A New Appreciation for Indigenous Food

Taiwan’s Indigenous cuisine is moving to the culinary forefront, as longstanding techniques gain new respect in restaurants and dining culture.

With 16 formally recognized Indigenous tribes across Taiwan, the island draws on an enormous range of ingredients from the mountains and the sea — fish and forest mushrooms, muntjac deer and millet.

Food delivers the quickest route to understanding a culture. Taste opens a practical window into how people live, from the ingredients they prize to the way they cook and season them.

Indigenous cooking breaks from Taiwan’s standard rice-and-noodle fare. Natural curing and stone cooking produce dense, developed flavors that align with the country’s expanding slow-food culture.

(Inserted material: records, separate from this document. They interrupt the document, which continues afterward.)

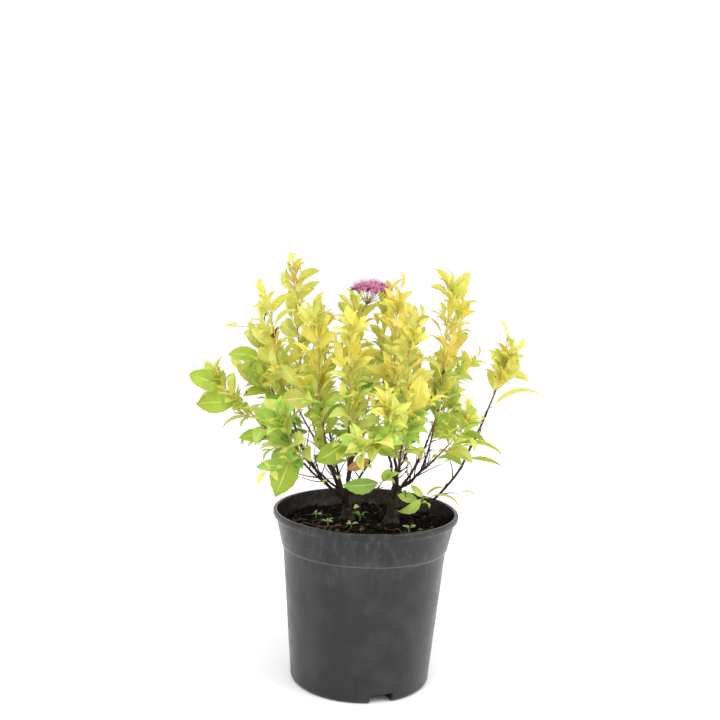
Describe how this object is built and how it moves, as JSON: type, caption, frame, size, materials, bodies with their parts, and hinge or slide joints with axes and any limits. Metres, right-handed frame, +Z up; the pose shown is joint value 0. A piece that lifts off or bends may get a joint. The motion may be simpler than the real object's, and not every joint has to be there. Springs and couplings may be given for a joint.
{
  "type": "potted spirea shrub",
  "caption": "Young golden-leaved spirea shrub with one pink flower head, on slim bare stems in a round black nursery pot of soil.",
  "frame": {"origin": "centre of the pot's flat underside, on the pot's axis", "axes": "+Z up along the pot's axis, -Y towards the front of the plant, +X to its right seen from the front"},
  "size_m": [0.3555, 0.2979, 0.4336],
  "materials": {
    "pot": "dark grey moulded plastic, dusty at the collar",
    "soil": "moist bark and peat compost",
    "bark": "thin purple-brown bark",
    "leaf": "soft golden yellow to lime green leaves"
  },
  "bodies": {
    "root": {"pot": "pot", "soil": "soil", "stump_right": "bark", "stump_left": "bark", "bough_left_top": "bark", "bough_left_high": "bark", "bough_left_front": "bark", "bough_middle_flower": "bark", "bough_front": "bark", "bough_back_left": "bark", "bough_back": "bark", "bough_middle_right": "bark", "bough_right_top": "bark", "bough_far_right": "bark", "bough_front_right": "bark", "bough_right_inner": "bark", "bough_back_right": "bark", "bough_middle_back": "bark", "bough_left_outer": "bark", "bough_left_low": "bark", "bough_front_left_low": "bark", "bough_front_low": "bark", "bough_right_low": "bark", "bough_back_right_low": "bark", "bough_back_low": "bark", "bough_back_left_low": "bark", "bough_rim_right": "bark", "bough_rim_front": "bark", "bough_left_inner": "bark", "foliage_left_top": "leaf", "foliage_left_high": "leaf", "foliage_left_front": "leaf", "foliage_middle_flower": "leaf", "foliage_front": "leaf", "foliage_back_left": "leaf", "foliage_back": "leaf", "foliage_middle_right": "leaf", "foliage_right_top": "leaf", "foliage_far_right": "leaf", "foliage_front_right": "leaf", "foliage_right_inner": "leaf", "foliage_back_right": "leaf", "foliage_middle_back": "leaf", "foliage_left_outer": "leaf", "foliage_left_low": "leaf", "foliage_front_left_low": "leaf", "foliage_front_low": "leaf", "foliage_right_low": "leaf", "foliage_back_right_low": "leaf", "foliage_back_low": "leaf", "foliage_back_left_low": "leaf", "foliage_rim_right": "leaf", "foliage_rim_front": "leaf", "foliage_left_inner": "leaf"}
  },
  "joints": []
}
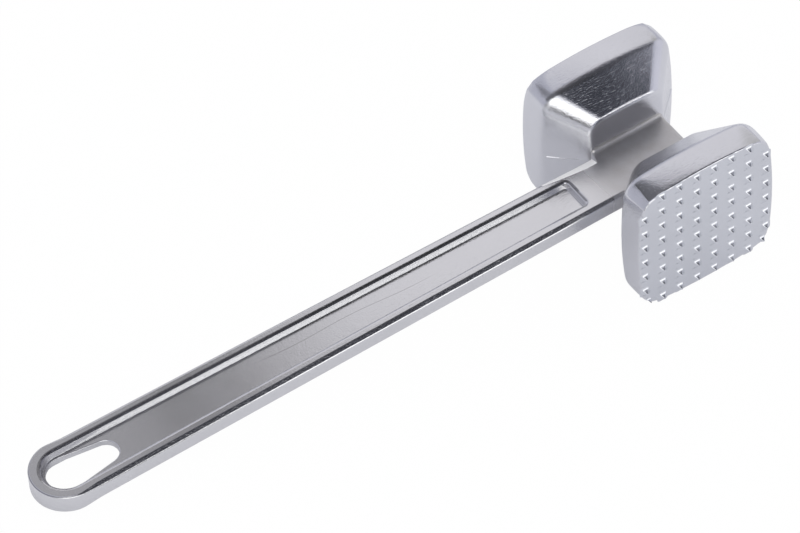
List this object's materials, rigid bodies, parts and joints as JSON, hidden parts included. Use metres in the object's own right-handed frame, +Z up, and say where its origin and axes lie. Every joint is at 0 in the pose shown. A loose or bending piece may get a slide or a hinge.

In the past decade, there’s been a perceptible shift in how Indigenous food is viewed by both Taiwanese and international audiences. The number of restaurants serving Indigenous food is growing, increasing the availability and visibility of dishes that once could be found only in small mountain villages or Indigenous communities, often well away from the main cities.

Amid a growing trend of culinary tourism, slow food, and interest in Indigenous culture, dishes from Taiwan’s Indigenous communities are at the intersection of all three.

A handmade gift presented to Taiwan’s former president Tsai Ing-wen by Tjavaus.Alunguyan, a Ministry of Culture–designated National Treasure, renowned for her traditional Paiwan embroidery.

From sea to summit

Well before appetite appreciation awards and million-person cities, Taiwan’s Indigenous peoples have a celebrated culinary heritage, long rooted in the land, seas, and seasons. Though Taiwan is not a large island, its food offerings are unique — thanks to its geographically distinct regions and a wide variety of elevations and microclimates.

Taiwan’s Indigenous communities — including the Puyuma, Tao, Paiwan, Amis, Bunun, Rukai, Tsou, and Atayal — used what was on their land and skills honed over generations of hunting, gathering, and cooking.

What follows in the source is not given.